Senate body hears minorities’ woes in Sukkur meeting

Published October 7, 2020
SENATOR Anwar-ul-Haq Kakar speaks to the media.—Dawn
SENATOR Anwar-ul-Haq Kakar speaks to the media.—Dawn

SUKKUR: Senate parliamentary committee on minorities’ rights held its meeting at the local circuit house on Tuesday under the chairmanship of Senator Anwar-ul-Haq Kakar to discuss various issues including ‘forced’ conversion of Hindu women and their controversial marriages.

The committee heard representatives of the minorities and held consultation with them to address the issues.

The minorities’ representatives came from Hyderabad, Sukkur and Larkana divisions as well as Shaheed Benazirabad district.

Sukkur Commissioner Shafiq Ahmed Mahesar, Deputy Commissioner Rana Adeel Tasawwur and SSPs of Sukkur, Ghotki and Jacobabad also attended the meeting.

Eshwar Lal of the Hindu Panchayat Sukkur and community heads from different towns including Dawarka Das, Shankar Lal, Shewak Ram, Advocate Nand Lal, Gopal Das, Dr Dharampal, Lokchand, Mukhi Ashok Jamar, Srichand aka Lalchand, Dr Suresh Kumar, Harilal, Chaman Lal and other expressed their views before the committee.

Hindu community heads from various cities, towns plead their cases

Their common concern was that Hindu girls were often lured to love and marriages by Muslim youths and were forced to change their religion. They said in most cases, their young female family members were kidnapped to separate them from their families.
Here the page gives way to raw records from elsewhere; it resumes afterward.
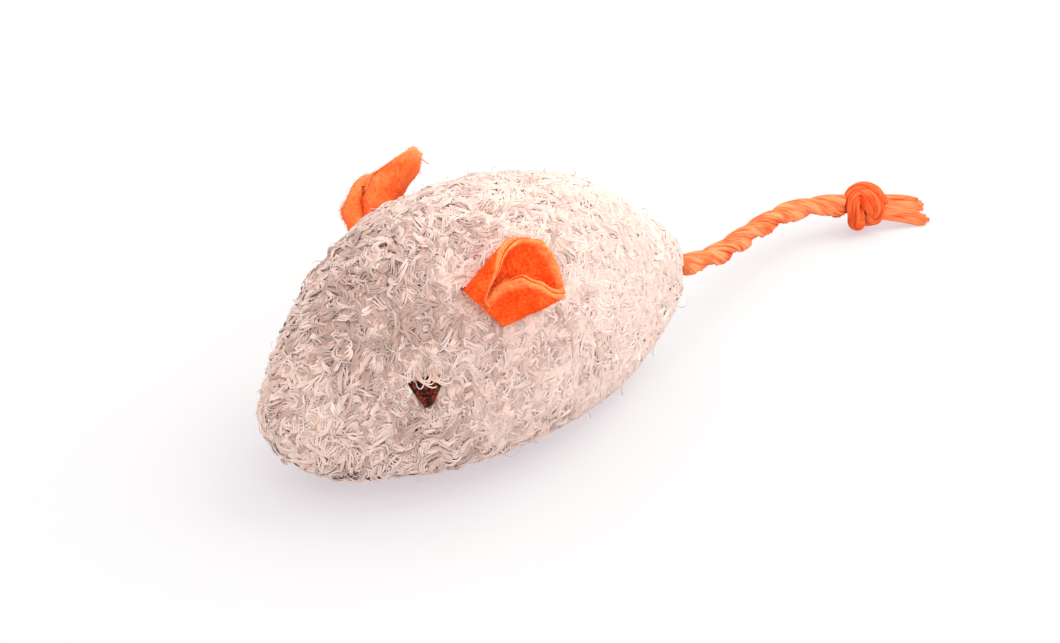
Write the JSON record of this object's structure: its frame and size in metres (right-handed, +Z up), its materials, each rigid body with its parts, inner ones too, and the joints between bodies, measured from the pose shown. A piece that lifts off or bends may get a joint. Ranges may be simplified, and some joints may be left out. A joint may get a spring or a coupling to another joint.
{
  "type": "plush toy mouse",
  "caption": "Stuffed plush toy mouse with a curly pile body, folded felt ears, embroidered eyes and a twisted cord tail with a knot.",
  "frame": {"origin": "under the middle of the body's length and width, on the surface that the belly lies on", "axes": "+Z up, +Y from the nose to the tail, +X to the mouse's own left"},
  "size_m": [0.0345, 0.1107, 0.0325],
  "materials": {
    "plush": "curly looped pile",
    "felt": "fuzzy felt",
    "paper_cord": "twisted crinkled paper",
    "seam_thread": "spun thread",
    "eye_thread": "satin stitch",
    "fibre": "loose staple fibre"
  },
  "bodies": {
    "body": {"left_side_panel": "plush", "right_side_panel": "plush", "belly_panel": "plush", "fibre_filling": "fibre", "spine_seam_thread": "seam_thread", "rump_seam_thread": "seam_thread", "left_belly_seam_thread": "seam_thread", "right_belly_seam_thread": "seam_thread", "tail_binding_thread": "seam_thread", "left_ear_stitch": "eye_thread", "right_ear_stitch": "eye_thread", "left_eye": "eye_thread", "right_eye": "eye_thread", "tail_anchor_knot": "paper_cord"},
    "left_ear": {"left_ear": "felt"},
    "right_ear": {"right_ear": "felt"},
    "tail_base": {"tail_cord_base": "paper_cord"},
    "tail": {"tail_cord": "paper_cord", "tail_knot": "paper_cord", "tail_left_strand_end": "paper_cord", "tail_right_strand_end": "paper_cord"}
  },
  "joints": [
    {"name": "left_ear_fold", "type": "hinge", "parent": "body", "child": "left_ear", "pos_m": [0.01264, -0.00865, 0.02368], "axis": [0.4859, 0.3814, -0.7864], "range_deg": [-5, 45], "stiffness_Nm_per_rad": 0.00005},
    {"name": "right_ear_fold", "type": "hinge", "parent": "body", "child": "right_ear", "pos_m": [-0.01263, -0.0087, 0.02363], "axis": [0.5129, -0.5265, 0.6781], "range_deg": [-5, 45], "stiffness_Nm_per_rad": 0.00005},
    {"name": "tail_swing", "type": "hinge", "parent": "body", "child": "tail_base", "pos_m": [0, 0.0306, 0.0115], "axis": [0, 0, 1], "range_deg": [-60, 60], "stiffness_Nm_per_rad": 0.001},
    {"name": "tail_lift", "type": "hinge", "parent": "tail_base", "child": "tail", "pos_m": [-0.0022, 0.0382, 0.0097], "axis": [0.9207, 0.3903, 0], "range_deg": [-12, 60], "stiffness_Nm_per_rad": 0.001}
  ]
}
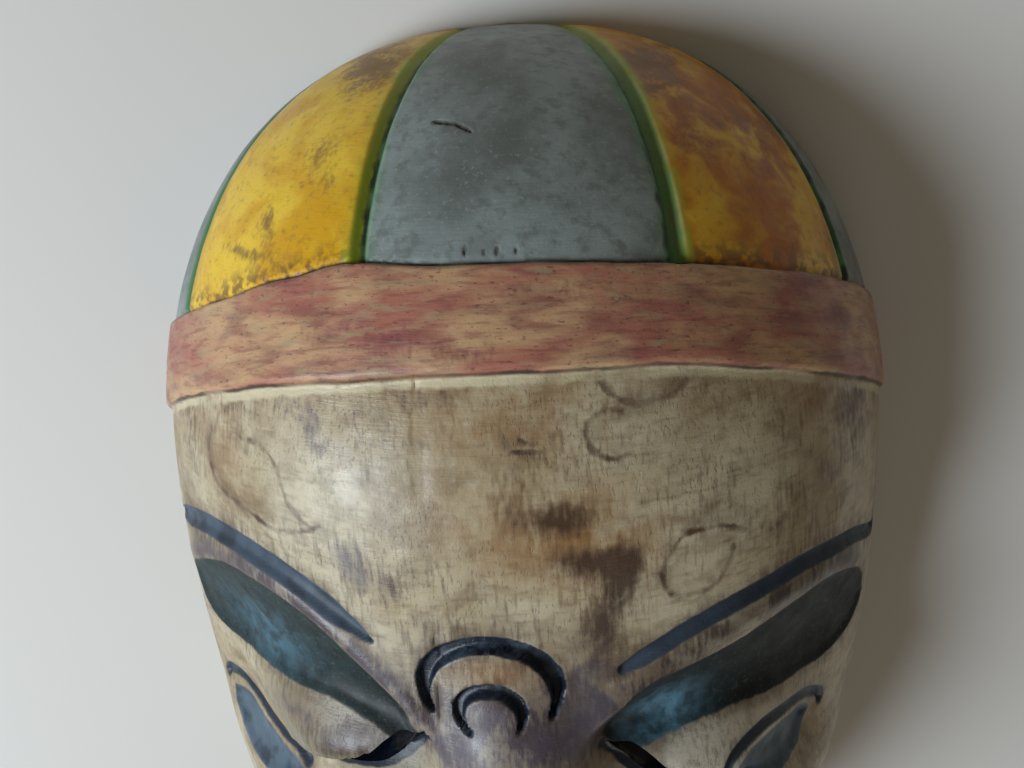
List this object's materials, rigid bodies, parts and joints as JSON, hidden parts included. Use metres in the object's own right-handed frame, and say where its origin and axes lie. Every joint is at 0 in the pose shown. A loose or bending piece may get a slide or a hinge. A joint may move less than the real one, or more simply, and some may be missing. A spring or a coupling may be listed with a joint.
{
  "type": "carved wooden face mask",
  "caption": "Hollow carved wooden face mask with a ribbed skullcap, headband, grooved brows and narrow eye slits, lying on its flat rim.",
  "frame": {"origin": "on the plane of the flat rim, at the middle of the mask's width and height", "axes": "+Y up the face to the crown, +Z straight out of the face, +X to the viewer's right when looking at the face"},
  "size_m": [0.1729, 0.247, 0.1036],
  "materials": {
    "painted_wood": "worn satin paint and polished bare wood"
  },
  "bodies": {
    "root": {"mask": "painted_wood"}
  },
  "joints": []
}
They argued that the ‘kidnappers’ knew that in this society, a woman became unacceptable for her family once she stayed away from her home even for a single night.

They told the committee that abductors would work on Hindu women in their age of immaturity and their families would come under pressure to compromise with such happenings.

The Hindu community leaders stressed the need for implementing the relevant laws very strictly to ensure protection for their female family members and honour.

They pointed out that the affected families would live a miserable life after such things happened to them.

They pointed out that many such families even migrated to India.

They told the committee that the situation might not improve until culprits of such acts were publicly punished.

Eshwar Lal told the committee that the other issues being faced by the minorities included grabbing of properties. He also pointed out that 70 per cent of the trust-owned property of Sadhu Bela and many temples and shrines, supposed to be managed by the Auqaf department, were in a dilapidated condition. There were many instances where such properties were encroached upon by unscrupulous elements and no action was being taken against them. Minorities’ quota and admission to educational institutions and government departments was also not being implemented, he added.

Senator Anwar-ul-Haq Kakar informed the Hindu delegates that the committee was constituted for holding consultation with the community in Sindh on the single issue of ‘forced conversion and marriages’. He said that for all other issues, a separate committee was being formed and would hear them soon.

Other committee members Ashok Kumar, Kiyal Das Kohistani, Naveed Aamir Jeewa, Kesso Mal, Shaneela Ruth, Dr Darshan Lal and Jay Parkash Lohano, also heard the community leaders’ arguments.

He said that the federal government would enact laws and also ensure effective implementation of the existing laws to the satisfaction of minorities in the light of the consultations and the committee’s recommendations.

Later, speaking to the media, Senator Kakar said that the Senate committee headed by him was formed by Prime Minister Imran Khan and it had representation of all political parties.

He noted that a maximum number of complaints regarding alleged forced conversion and marriages came from Sindh.

He said the committee would also hold such a consultation with the officials concerned in Karachi to sort out the matter.